Forty-eight percent of K-12 parents want all students masked during in-person instruction for the new school year, while 41 percent said they oppose a mask mandate, the Gallup web poll of 674 respondents between Aug. 16 and 22 found.
Another 11 percent of parents said only students who are unvaccinated should wear masks.
Similarly, 48 percent of parents want all teachers and staffers masked, while 38 percent said they were opposed.
Another 13 percent of parents said only unvaccinated staffers should be masked.
“Last year’s protests by some parents about their children’s school not being open for full-time, in-person instruction have given way to protests about mask policies in school this year,” Gallup said in its analysis of the findings.
“Mask mandates are defended by those who support them as the best way to achieve normalcy this school year, but they are criticized by opponents as ineffective, dangerous and a violation of personal freedoms.”
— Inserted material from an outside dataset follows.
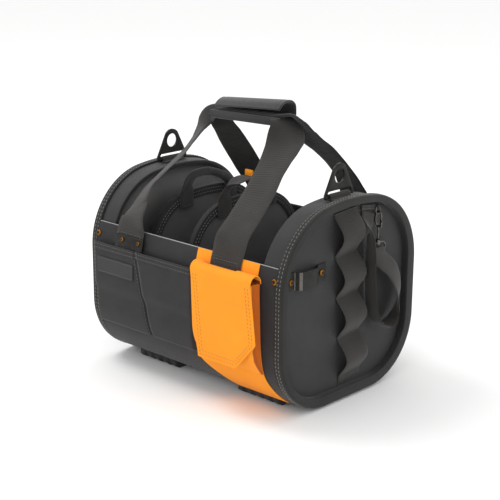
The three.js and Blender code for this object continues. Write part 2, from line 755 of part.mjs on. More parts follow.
// The grip wrap is a C that stands open to the front
function addGripWrap() {
  const stack = 4 * STRAP_THICKNESS + layerGap + 2 * GAP;
  const half = STRAP_FOLDED_WIDTH / 2 + 1 + GAP + WRAP_THICKNESS / 2;
  const outline = (x) => {
    const share = (x + gripHalf) / GRIP_LENGTH;
    const height = mix(WRAP_HEIGHT_LEFT, WRAP_HEIGHT_RIGHT, share) - WRAP_THICKNESS;
    const bottom = gripAt(x) - STRAP_THICKNESS - GAP - WRAP_THICKNESS / 2;
    const top = bottom + Math.max(height, stack + WRAP_THICKNESS);
    return [
      { y: -half, z: bottom + WRAP_BAND_HEIGHT },
      { y: -half - 0.6, z: bottom + WRAP_BAND_HEIGHT * 0.5 },
      { y: -half, z: bottom + 1.6 },
      { y: -half + 1.6, z: bottom },
      { y: half - 1.6, z: bottom },
      { y: half, z: bottom + 1.6 },
      { y: half + 1.5, z: mix(bottom, top, 0.5) },
      { y: half, z: mix(bottom, top, 0.8) },
      { y: half * 0.6, z: mix(bottom, top, 0.96) },
      { y: half * 0.1, z: top },
      { y: -half * 0.6, z: mix(bottom, top, 0.92) },
      { y: -half * 1.1, z: mix(bottom, top, 0.78) },
    ];
  };
  const section = (x) => {
    const line = outline(x);
    const shifted = (sign) =>
      line.map((p, i) => {
        const before = line[Math.max(i - 1, 0)];
        const after = line[Math.min(i + 1, line.length - 1)];
        const dy = after.y - before.y;
        const dz = after.z - before.z;
        const offset = (sign * WRAP_THICKNESS) / 2 / Math.hypot(dy, dz);
        return vec(x, p.y + dz * offset, p.z - dy * offset);
      });
    return [...shifted(1), ...shifted(-1).reverse()];
  };
  const steps = 4;
  const sections = [];
  for (let step = 0; step <= steps; step += 1) {
    sections.push(section(mix(-gripHalf, gripHalf, step / steps)));
  }
  addPiece("grip_wrap", loft(sections), "fabric");
}

// The orange panel runs from the rim down round the lower corner
const panelOutside = PANEL_THICKNESS + GAP;
const flapTop = RIM_HEIGHT - FLAP_RIM_DROP;
const pouchTop = flapTop - POUCH_FLAP_DROP;
const pouchLeftX = PANEL_LEFT_X + POUCH_INSET;
const pouchRightX = panelRightX + POUCH_OVERHANG;
const flapLeftX = pouchLeftX + FLAP_INSET;
const flapWidth = pouchRightX - pouchLeftX + FLAP_OVERLAP;

function addOrangePanel() {
  const heights = frontHeights(PANEL_FOOT_HEIGHT, RIM_HEIGHT);
  const row = (depth) =>
    heights.map((z) => {
      const spot = frontFacetAt(z);
      const below = smooth(POUCH_BOTTOM_HEIGHT - z, 0, POUCH_BOTTOM_HEIGHT - PANEL_FOOT_HEIGHT);
      const flare = 1 + below - smooth(z, POUCH_BOTTOM_HEIGHT, RIM_HEIGHT);
      const left = PANEL_LEFT_X + below * PANEL_FOOT_SLANT;
      const right = panelRightX + flare * PANEL_FOOT_FLARE;
      return [left, mix(left, right, 0.5), right].map((x) => inset(x, spot, depth));
    });
  addPiece("orange_panel", sheet(row(-panelOutside), row(-GAP)), "orange");
}

// The pouch is a front panel with folded gussets, sewn to the panel behind
function addPouch() {
  const back = panelOutside + GAP;
  const middle = mix(POUCH_BOTTOM_HEIGHT, pouchTop, 0.5);
  const levels = [...frontHeights(POUCH_BOTTOM_HEIGHT, pouchTop), middle].sort((a, b) => a - b);
  const sections = levels.map((z) => {
    const wallY = frontFacetAt(z).y;
    const share = (z - POUCH_BOTTOM_HEIGHT) / (pouchTop - POUCH_BOTTOM_HEIGHT);
    const full = 0.16 + 0.84 * Math.sin(quarter * Math.min(share / POUCH_FILLED_FROM, 1));
    const lean = (1 - share) * POUCH_LEAN;
    const left = pouchLeftX + lean;
    const right = pouchRightX + lean;
    const depth = back + POUCH_DEPTH * full;
    const half = mix(back, depth, 0.5);
    const fold = Math.min(POUCH_FOLD, (depth - back) / 4);
    const at = (x, out) => vec(x, wallY - out, z);
    const wall = POUCH_WALL;
    return [
      at(left, back),
      at(left + fold, half),
      at(left, depth),
      at(right, depth),
      at(right - fold, half),
      at(right, back),
      at(right - wall, back),
      at(right - fold - wall, half),
      at(right - wall, depth - wall),
      at(left + wall, depth - wall),
      at(left + fold + wall, half),
      at(left + wall, back),
    ];
  });
  addPiece("pouch_body", loft(sections), "orange");
}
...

The analysis notes that mask mandates remain a volatile issue, with less than a majority registering support.
The Biden administration’s Education Department has launched a probe of five states — Iowa, Oklahoma, South Carolina, Tennessee and Utah — that have imposed a ban on school masking, saying it could violate students’ civil rights.
Other states such as New York are requiring students and staff to wear masks.
The survey found that 60 percent of 16- to 18-year-old students have received the COVID-19 vaccine, as have 47 percent of 12- to 15-year-old students.
The vaccination rate for kids ages 12 to 15 lags that for children ages 16 to 18, likely because the COVID-19 vaccines did not receive authorization for the younger group until May. Kids 16 and older were covered in the first authorization in December 2020.
The survey was taken as the highly contagious COVID-19 Delta variant has triggered another wave of infections throughout the country, particularly among unvaccinated Americans.
Even with the surge in COVID-19 cases, 77 percent of parents say they expect their children will return to a pre-pandemic school schedule this year.
The Gallup web survey has an overall margin of error of plus or minus five percentage points.